WASHINGTON - President Barack Obama will seek to counter an onslaught of conservative opposition to his efforts to overhaul the U.S. healthcare system by taking his message to a town hall meeting with the public on Tuesday at a New Hampshire high school.
The president is trying to grab back the initiative on his $1 trillion-plus healthcare plan from critics who have helped stoke public anger against his top domestic priority.
The increasingly bitter debate has dragged down Obama's once-lofty approval ratings.
The White House hopes the behavior at Obama's meeting will be less raucous and more civil than public forums held by some Democratic members of Congress, where some people in the crowd screamed and shouted to drown out the speakers.
I think what is unproductive ... is if somebody tries to come to a town hall meeting and you can't ask your question or your mother can't ask her question because somebody else is yelling, White House spokesman Robert Gibbs said on NBC.
Obama's push for healthcare reform, which seeks to provide coverage to nearly 46 million uninsured Americans, rein in rising medical costs and regulate insurers, has been assailed by Republican critics over its cost and far-reaching scope.
Republicans call it a government takeover of the $2.5 trillion healthcare system that will drive up the deficit and hurt the economy while the United States remains mired in its longest recession since the Great Depression of the 1930s.
Democrats who control Congress have feuded among themselves over how to pay for the healthcare revamp and Obama's popularity has slipped as the debate has dragged on.
The president, who has vowed to get healthcare reform enacted by the end of the year, says the package is vital to a recovery in the U.S. economy.
Amid signs of hardening attitudes on both sides, Obama focused his pitch on Tuesday to middle-class Americans, seeking to convince them of the benefits from proposed consumer protections on healthcare.
How do we cut costs for families?
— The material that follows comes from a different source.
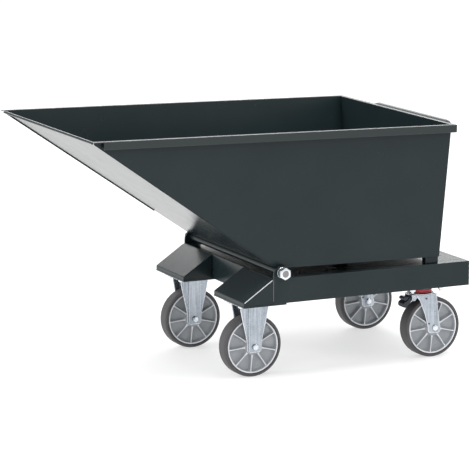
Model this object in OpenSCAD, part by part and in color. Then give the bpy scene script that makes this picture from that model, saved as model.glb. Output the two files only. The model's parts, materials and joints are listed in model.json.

Gibbs said. How do we save small businesses from the crushing cost of healthcare? And how do we ensure that if you go to buy insurance today, you're not discriminated against by an insurance company based on a pre-existing condition?
TAUNTED BY HECKLERS
The issue is at a critical juncture, with Congress yet to reach a deal and lawmakers feeling the pressure from constituents, lobbyists and campaign donors.
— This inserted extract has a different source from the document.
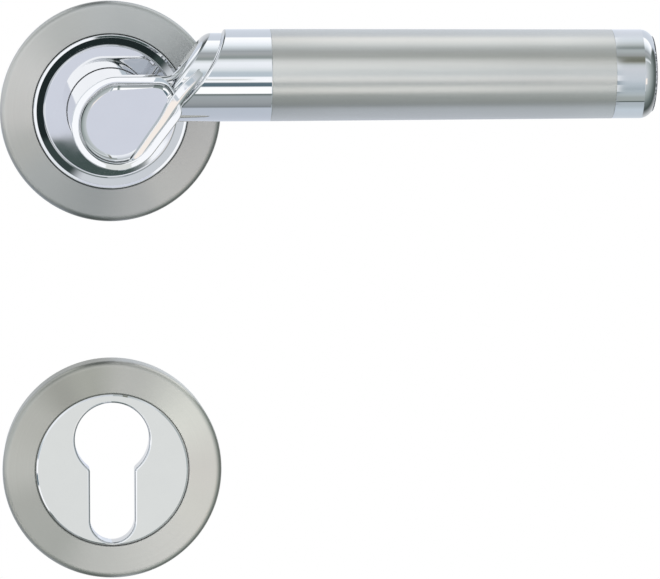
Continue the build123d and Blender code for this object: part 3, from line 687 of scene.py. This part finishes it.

Congressional Democrats holding their own town hall meetings back in their home districts have been shouted down and taunted by hecklers. Shoving matches have broken out.
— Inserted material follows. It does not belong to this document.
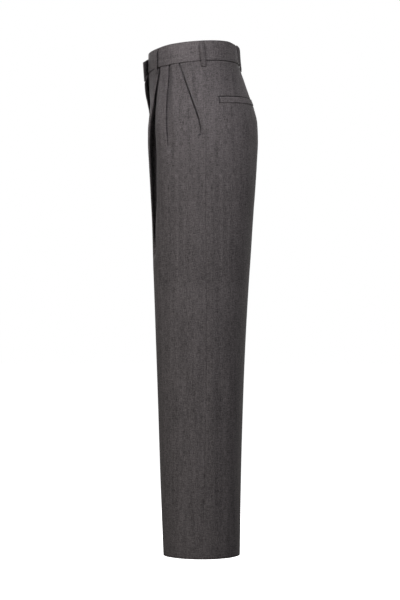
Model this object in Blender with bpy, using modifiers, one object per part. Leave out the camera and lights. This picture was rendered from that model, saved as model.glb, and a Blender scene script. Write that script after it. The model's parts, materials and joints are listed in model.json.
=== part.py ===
"""Pleated dress trousers, standing in the hollow shape they have when worn.

All the cloth is laid on one smooth body surface.  The surface is a stack of rings, one for each level
from the waist down to the hem.  A place on a ring is its distance round from the centre front, and a
piece of cloth may lie above or below the ring by an offset.  A pleat is a path that leaves the ring,
folds back under the front, turns again and comes out towards the side.

Metres, +Z up, -Y front, +X the wearer's left.  The origin is the middle of the waist, at half the
height of the waistband.
"""

import math

import bmesh
import bpy
import numpy as np

# ---------------------------------------------------------------- driving dimensions
CLOTH = 0.0012                # one layer of worsted
BAND_CLOTH = 0.0024           # waistband, two layers and its stiffener
LOOP_CLOTH = 0.0016           # belt loop, folded and pressed
SEAM_GAP = 0.0003             # between pieces that meet at a seam
LAYER_GAP = 0.0004            # between pieces that lie on each other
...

White House aides have charged that the protests are orchestrated by Republican-backed groups and conservative talk-show hosts and have called for a more civil dialogue.
Republicans insist their supporters have a right to voice their opposition to the proposed changes.
Obama has accused his critics of spreading misinformation, including claims that the reforms will promote euthanasia and cut Medicaid benefits. The White House has also denied accusations it would lead to government-funded abortions.
The White House launched a Reality Check website on Monday to counter criticism of its healthcare proposals, a tactic similar to Obama's strategy of rapid-fire attacks on rumors when he was still a presidential candidate.
Obama's appearance in Portsmouth, New Hampshire, is his first big public healthcare event since the raucous protests at healthcare reform events began hitting the headlines in recent weeks.